If you do not do it that way, the only way you could be successful would be to mass market. When you mass market, your risk increases enormously. These marketing campaigns are very expensive to implement. The demands to make payments to the marketing agencies and to the advertising agencies and to the media are intense, and they're very specific time-wise. That tempts surgeons to do things a little bit less thoroughly than they would like to. If anybody wants to do this on their own without collaborating with the other eye care professionals, be they an ophthalmologist or an optometrist, it doesn't make any difference; that's fundamentally flawed thinking.

Twenty years ago you could be an isolated solo practitioner. Ten years ago you could be an isolated solo practitioner, but to a lesser extent. In 1996 and going into the next century you can no longer be an isolated practitioner, and that means that you're participating in managed care plans with your colleagues and in comanagement programs, both within and outside your profession.

PCON: It has been said that refractive surgery may become a way of American middle-class life, like orthodontia has become standard for teenagers. Because it should only be performed later in life, perhaps refractive surgery will become part of the college experience. You get your degree, you get your eye surgery.

Potter: That brings up a good point. We don't know very much about when refractive error stops changing. And we still don't have good long-term information on laser vision correction. Let's just assume that at 10 years patients acquire 0.75 D or 1 D of refractive error either to the plus or minus. If we knew that, then we might build that in on the front end in order to maintain a higher quality of vision for a longer period for more patients.

That leads to what I think is the fundamental issue: What is 20/happy? There are two sides to the coin. If you believe that this procedure is designed to get rid of eyeglasses or contacts, and that's how you've positioned yourself in the marketplace, then you'll do everything you can to keep people out of eyeglasses or contact lenses after the procedure.

On the other side of the coin, assume you've focused your whole life on best corrected visual acuity—and every optometrist in the United States has that emblazoned on their souls. If a patient comes in with 20/25 or 20/30 vision, and they're pretty happy, and you can make them see better with a -0.50 sphere and 0.75 cylinder, axis 85, you're going to prescribe that, because you know it will give the patient better vision.

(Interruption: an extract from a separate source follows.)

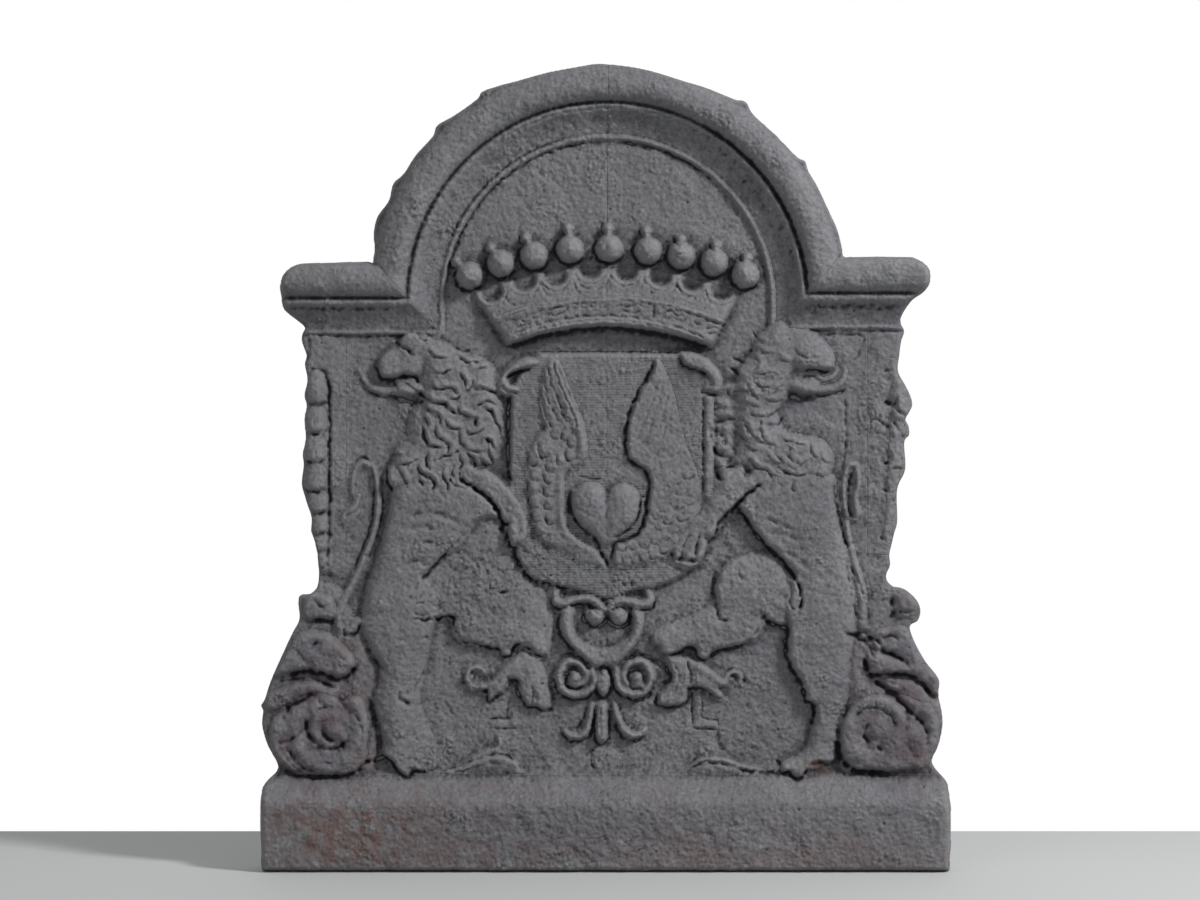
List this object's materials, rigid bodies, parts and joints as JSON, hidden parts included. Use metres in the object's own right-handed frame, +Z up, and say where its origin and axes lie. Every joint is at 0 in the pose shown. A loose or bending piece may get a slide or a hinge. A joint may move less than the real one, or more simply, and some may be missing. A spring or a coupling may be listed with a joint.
{
  "type": "fireback",
  "caption": "Arched cast-iron fireback on a plinth, with cornices and scroll consoles framing a coronet over a shield held by rampant lions.",
  "frame": {"origin": "middle of the plinth's flat foot", "axes": "+X to the viewer's right, +Z up, the ornament faces -Y and the flat back +Y"},
  "size_m": [0.687, 0.056, 0.8],
  "materials": {
    "iron": "as-cast, matt, sand-cast texture"
  },
  "bodies": {
    "root": {"back_plate": "iron", "plinth": "iron", "arch_left": "iron", "arch_right": "iron", "arch_bead": "iron", "cornice_left": "iron", "cornice_right": "iron", "pilaster_left": "iron", "pilaster_right": "iron", "husks_left": "iron", "husks_right": "iron", "console_left": "iron", "console_right": "iron", "volute_left": "iron", "volute_right": "iron", "console_leaf_left": "iron", "console_leaf_right": "iron", "coronet_band": "iron", "coronet_cups": "iron", "pearls_large": "iron", "pearls_small": "iron", "shield_field": "iron", "shield_ear_left": "iron", "shield_ear_right": "iron", "heart": "iron", "wing_left": "iron", "wing_right": "iron", "lion_body_left": "iron", "lion_body_right": "iron", "lion_mane_left": "iron", "lion_mane_right": "iron", "lion_tail_left": "iron", "lion_tail_right": "iron", "ground_left": "iron", "ground_right": "iron", "lyre_scroll": "iron", "lower_volutes": "iron", "centre_bud": "iron", "pendant": "iron", "spray_left": "iron", "spray_right": "iron", "fret_left": "iron", "fret_right": "iron"}
  },
  "joints": []
}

What we need to find out is: If you're between 35 and 45 years old and you have a family income of X, and these are your sports, you fit into this stratified grid. Only outcomes analysis on this scale will tell us who the ideal candidates really are.

I tell optometrists all the time: Do not refer young people for this procedure. Refer people who are older, who have more stable vision, who have the money to pay for this and who may still require eye wear for the correction of presbyopia. Optometrists are very nervous about losing the eye wear side of this. I don't think that will happen, but they still fear that.

PCON: It must be hard to turn away a patient who wants it.

Potter: Absolutely. But the problem with bad refractive surgery is patients don't die from it. They're around for a very, very long time, and you have to live with that bad result for 30 or 40 years.

PCON: Can you comment on ODs performing PRK?

Potter: I believe the same percentage of optometrists and ophthalmologists would be interested in doing this procedure. Many optometrists believe they could do this procedure, and they probably would do it pretty well. There are a lot of ophthalmologists who never will do this procedure for a variety of reasons—they don't believe in it, it's not their specialty, etc. I don't know whether or not optometrists will ever do this. I don't know how much difference it would make if they did.